» **STATED PROBLEM**: Work out how many lines of the listing hold "from", then state only that count.

» **SUPPLIED INFORMATION**:
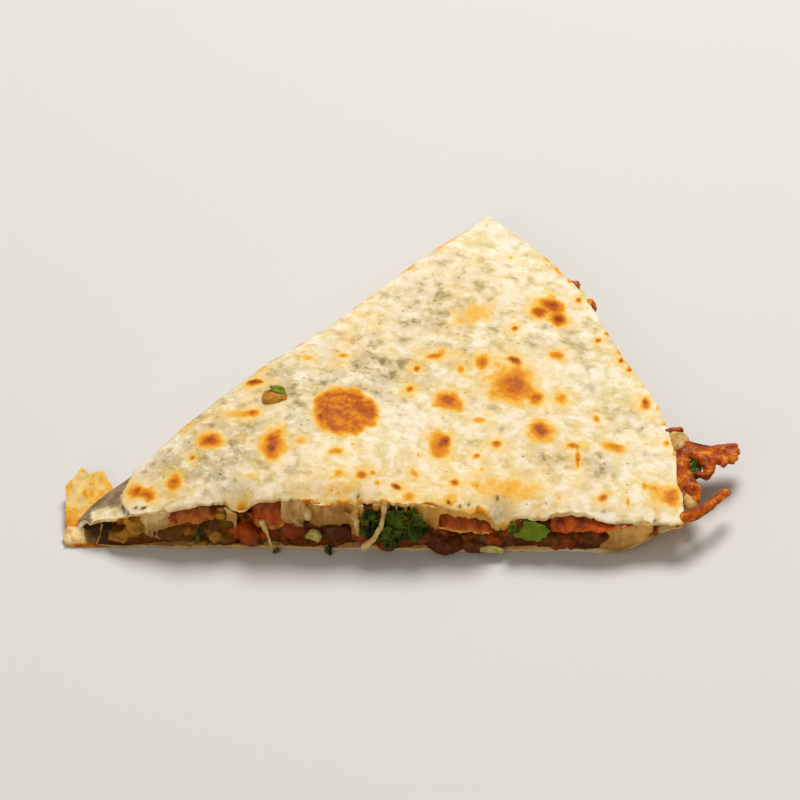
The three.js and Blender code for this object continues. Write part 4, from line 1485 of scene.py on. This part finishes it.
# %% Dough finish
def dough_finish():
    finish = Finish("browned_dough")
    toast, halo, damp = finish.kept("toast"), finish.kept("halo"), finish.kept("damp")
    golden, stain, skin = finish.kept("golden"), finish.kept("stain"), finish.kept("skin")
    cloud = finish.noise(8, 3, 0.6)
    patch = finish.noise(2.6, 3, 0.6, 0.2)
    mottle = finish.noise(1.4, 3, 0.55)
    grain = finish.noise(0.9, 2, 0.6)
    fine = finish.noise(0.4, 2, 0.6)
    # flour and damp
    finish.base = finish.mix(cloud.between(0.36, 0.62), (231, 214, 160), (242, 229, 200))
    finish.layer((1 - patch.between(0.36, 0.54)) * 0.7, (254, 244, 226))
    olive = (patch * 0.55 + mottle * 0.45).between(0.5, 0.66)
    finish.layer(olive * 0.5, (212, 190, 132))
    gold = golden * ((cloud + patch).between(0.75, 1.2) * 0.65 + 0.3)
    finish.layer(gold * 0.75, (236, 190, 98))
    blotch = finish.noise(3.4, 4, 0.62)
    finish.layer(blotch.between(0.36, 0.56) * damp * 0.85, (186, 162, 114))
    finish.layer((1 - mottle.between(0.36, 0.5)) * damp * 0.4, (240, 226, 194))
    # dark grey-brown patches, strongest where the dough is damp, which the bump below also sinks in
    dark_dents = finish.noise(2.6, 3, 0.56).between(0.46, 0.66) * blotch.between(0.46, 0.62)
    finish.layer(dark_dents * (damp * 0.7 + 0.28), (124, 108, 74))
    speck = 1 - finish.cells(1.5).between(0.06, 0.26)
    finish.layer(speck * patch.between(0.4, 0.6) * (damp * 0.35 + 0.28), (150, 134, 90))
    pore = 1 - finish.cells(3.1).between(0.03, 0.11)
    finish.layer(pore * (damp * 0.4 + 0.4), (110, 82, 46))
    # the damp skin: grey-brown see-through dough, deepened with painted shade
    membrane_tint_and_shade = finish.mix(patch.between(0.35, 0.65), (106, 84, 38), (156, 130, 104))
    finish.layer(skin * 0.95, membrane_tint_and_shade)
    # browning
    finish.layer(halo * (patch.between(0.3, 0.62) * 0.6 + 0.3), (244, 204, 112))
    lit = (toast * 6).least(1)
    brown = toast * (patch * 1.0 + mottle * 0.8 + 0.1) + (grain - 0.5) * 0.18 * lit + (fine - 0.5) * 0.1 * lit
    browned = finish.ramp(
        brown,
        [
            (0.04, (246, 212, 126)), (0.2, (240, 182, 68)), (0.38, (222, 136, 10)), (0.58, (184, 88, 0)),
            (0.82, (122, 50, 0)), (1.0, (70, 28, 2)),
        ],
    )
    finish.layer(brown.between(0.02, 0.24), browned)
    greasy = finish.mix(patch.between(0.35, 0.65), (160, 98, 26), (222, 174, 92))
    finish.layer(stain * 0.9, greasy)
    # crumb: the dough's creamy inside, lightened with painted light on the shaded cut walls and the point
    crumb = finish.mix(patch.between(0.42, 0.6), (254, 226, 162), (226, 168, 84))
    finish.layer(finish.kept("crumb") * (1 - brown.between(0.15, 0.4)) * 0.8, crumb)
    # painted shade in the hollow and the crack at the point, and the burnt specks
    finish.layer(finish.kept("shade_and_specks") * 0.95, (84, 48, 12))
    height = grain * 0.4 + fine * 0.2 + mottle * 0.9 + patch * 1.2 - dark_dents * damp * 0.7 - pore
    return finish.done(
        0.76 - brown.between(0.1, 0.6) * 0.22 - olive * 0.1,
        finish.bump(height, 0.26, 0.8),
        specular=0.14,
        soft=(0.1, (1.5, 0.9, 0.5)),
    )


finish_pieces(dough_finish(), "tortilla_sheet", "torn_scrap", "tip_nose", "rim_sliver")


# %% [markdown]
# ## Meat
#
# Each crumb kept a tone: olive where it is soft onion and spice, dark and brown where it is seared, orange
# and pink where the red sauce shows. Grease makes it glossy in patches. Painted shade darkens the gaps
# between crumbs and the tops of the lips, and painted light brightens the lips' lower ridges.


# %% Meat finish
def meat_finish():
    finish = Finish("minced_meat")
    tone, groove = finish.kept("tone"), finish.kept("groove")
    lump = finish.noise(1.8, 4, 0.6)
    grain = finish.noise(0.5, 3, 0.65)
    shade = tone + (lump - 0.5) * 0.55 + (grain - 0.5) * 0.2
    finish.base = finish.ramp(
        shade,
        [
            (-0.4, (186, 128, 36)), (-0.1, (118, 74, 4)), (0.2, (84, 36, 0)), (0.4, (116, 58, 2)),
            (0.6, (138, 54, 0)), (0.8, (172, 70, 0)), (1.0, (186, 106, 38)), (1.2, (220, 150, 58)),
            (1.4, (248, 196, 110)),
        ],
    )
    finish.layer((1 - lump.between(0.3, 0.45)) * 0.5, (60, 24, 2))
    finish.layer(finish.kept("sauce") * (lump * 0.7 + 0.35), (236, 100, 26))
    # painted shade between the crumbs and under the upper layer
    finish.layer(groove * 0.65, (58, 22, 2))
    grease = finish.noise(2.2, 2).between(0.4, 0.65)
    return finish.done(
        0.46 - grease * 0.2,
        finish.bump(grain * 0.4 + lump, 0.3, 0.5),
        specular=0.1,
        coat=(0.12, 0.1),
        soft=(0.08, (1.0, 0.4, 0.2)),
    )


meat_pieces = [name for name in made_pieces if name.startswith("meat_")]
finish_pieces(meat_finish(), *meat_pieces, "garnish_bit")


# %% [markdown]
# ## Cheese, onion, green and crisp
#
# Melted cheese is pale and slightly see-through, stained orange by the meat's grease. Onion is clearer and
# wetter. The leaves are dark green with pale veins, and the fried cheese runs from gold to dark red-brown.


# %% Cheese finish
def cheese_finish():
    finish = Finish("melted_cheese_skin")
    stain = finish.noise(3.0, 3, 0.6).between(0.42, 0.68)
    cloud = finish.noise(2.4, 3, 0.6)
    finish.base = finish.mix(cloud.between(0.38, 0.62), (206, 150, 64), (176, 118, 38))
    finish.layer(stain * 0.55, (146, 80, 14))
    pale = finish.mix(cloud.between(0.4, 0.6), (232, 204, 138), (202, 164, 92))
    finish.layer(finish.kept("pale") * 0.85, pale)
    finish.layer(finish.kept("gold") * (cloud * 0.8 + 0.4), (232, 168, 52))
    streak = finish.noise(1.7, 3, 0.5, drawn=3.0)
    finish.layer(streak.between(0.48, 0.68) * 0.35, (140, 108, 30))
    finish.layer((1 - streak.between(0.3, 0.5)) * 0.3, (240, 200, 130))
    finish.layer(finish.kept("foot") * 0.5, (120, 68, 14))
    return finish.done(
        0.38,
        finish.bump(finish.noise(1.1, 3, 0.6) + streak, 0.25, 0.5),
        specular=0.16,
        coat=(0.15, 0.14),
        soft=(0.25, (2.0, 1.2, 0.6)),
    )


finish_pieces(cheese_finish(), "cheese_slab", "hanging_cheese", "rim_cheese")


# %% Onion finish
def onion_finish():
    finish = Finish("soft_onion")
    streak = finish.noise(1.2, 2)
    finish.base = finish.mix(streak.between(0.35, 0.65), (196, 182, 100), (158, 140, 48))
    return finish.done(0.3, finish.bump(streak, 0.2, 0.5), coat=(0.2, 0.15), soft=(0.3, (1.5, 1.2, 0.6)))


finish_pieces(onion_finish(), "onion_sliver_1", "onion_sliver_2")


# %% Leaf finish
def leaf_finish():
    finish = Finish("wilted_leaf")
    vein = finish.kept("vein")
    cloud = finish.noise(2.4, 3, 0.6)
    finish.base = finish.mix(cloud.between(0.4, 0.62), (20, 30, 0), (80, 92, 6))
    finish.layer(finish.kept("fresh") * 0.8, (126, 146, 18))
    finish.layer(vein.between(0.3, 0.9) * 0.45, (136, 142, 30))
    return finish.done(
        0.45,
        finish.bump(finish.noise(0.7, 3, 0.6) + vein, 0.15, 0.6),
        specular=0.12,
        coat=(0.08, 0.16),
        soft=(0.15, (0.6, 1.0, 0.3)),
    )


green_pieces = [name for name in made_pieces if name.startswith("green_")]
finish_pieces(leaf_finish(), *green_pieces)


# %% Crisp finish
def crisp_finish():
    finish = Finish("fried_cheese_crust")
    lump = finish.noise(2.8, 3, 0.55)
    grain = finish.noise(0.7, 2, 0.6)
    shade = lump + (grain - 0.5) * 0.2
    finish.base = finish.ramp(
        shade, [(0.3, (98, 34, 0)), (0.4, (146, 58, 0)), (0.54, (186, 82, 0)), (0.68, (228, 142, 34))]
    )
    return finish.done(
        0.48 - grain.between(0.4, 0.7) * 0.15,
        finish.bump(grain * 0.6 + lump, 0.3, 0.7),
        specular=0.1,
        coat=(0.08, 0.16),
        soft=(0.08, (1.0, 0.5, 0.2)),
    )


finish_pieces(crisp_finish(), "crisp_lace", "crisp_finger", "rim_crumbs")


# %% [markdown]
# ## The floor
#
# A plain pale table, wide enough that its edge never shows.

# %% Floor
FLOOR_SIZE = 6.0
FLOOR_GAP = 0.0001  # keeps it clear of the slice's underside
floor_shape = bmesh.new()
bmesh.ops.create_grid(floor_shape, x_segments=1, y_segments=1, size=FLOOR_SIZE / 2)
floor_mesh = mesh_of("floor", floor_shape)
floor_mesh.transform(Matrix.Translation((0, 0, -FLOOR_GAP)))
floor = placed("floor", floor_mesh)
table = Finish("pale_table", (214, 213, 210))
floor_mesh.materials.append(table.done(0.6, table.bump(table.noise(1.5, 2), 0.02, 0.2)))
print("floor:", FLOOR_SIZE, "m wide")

» **EXERCISE SOLUTION**: 2